Потрясенный до глубины души Джон едва дышал. Воробей с силой толкнул дверь. Дверь была не заперта и, скрипя, отворилась. Они вместе вошли в прохладный полумрак прихожей.

— Не залезали воры! — удовлетворенно заметил Воробей. — Вот какая фазенда — особенная! Все дома грабят, а ее не трогают. Боятся! Раз один сунулся, так его потом по посадкам целый день ловили. Бегает, как обезьяна, и чего-то орет с перепугу. Дом не простой, заговоренный. Он своего хозяина ждет.

— Сколько? — высохшим от волнения ртом спросил Джон.

— Чего сколько? — удивился Воробей.

— Сколько вы хотите за дом?

На лице Воробья появилось алчное выражение.

— Триста, — опустив глаза, сказал он.

— Триста? — удивился Джон.

— Меньше запросить не могу, — еще ниже опустив взгляд, ответил Воробей. — Если бы мой был…

— Но это же очень мало! — воскликнул Джон.

Воробей недоверчиво посмотрел на него. Он заломил за дом двойную цену, желая выгадать за посредничество, и теперь ему было и совестно, и не мог он понять, смеется над ним парень, издевается или в самом деле такой простак.

— Так покупаешь? — злым голосом спросил он.

— Покупаю, — сказал Половинкин.

И снова Воробей изменился в лице.

— Значит, триста! — горячечно забормотал он. — И бутылка шнапса, не забудь! Значит, деньги после оформления, а шнапс — сейчас!

Он виновато улыбнулся.

— Помираю я, Ваня, — признался он. — Трубы горят. Целый день опохмелиться не могу. Не о доме я, Ваня, сейчас думаю и не о тетке Василисе. Я об одной бутылке проклятой думаю. Ты прости…

— Вам нужно серьезно лечиться.

— Точно! Сейчас в сельпо сгоняем и подлечимся.
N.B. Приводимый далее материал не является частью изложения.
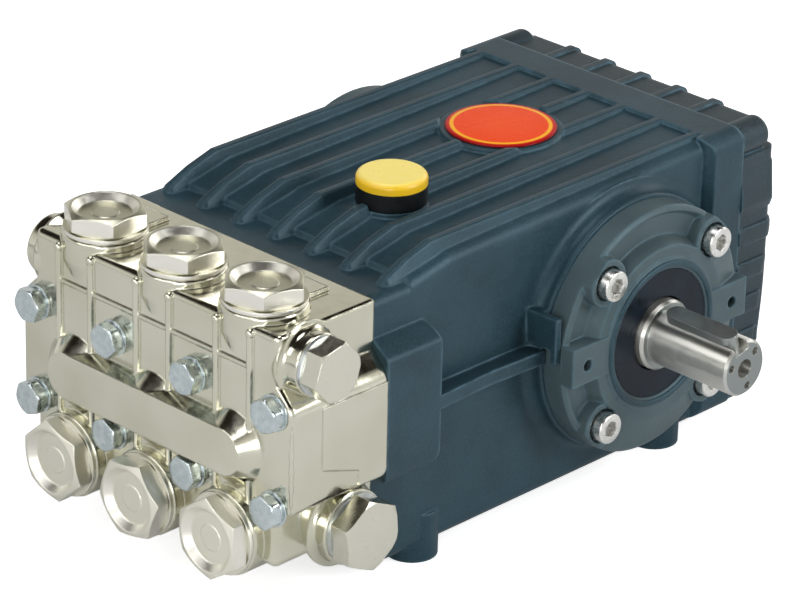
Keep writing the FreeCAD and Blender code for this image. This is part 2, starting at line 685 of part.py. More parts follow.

А бумаги на дом и деньги — это завтра, утром. Переночуешь у меня.

— Нет, — твердо сказал Джон, с удивлением замечая, как легко он становится хозяином положения. — Ночевать я буду здесь. Никаких бумаг не нужно. Вот вам триста долларов.

Воробей со странным выражением смотрел на три стодолларовые купюры.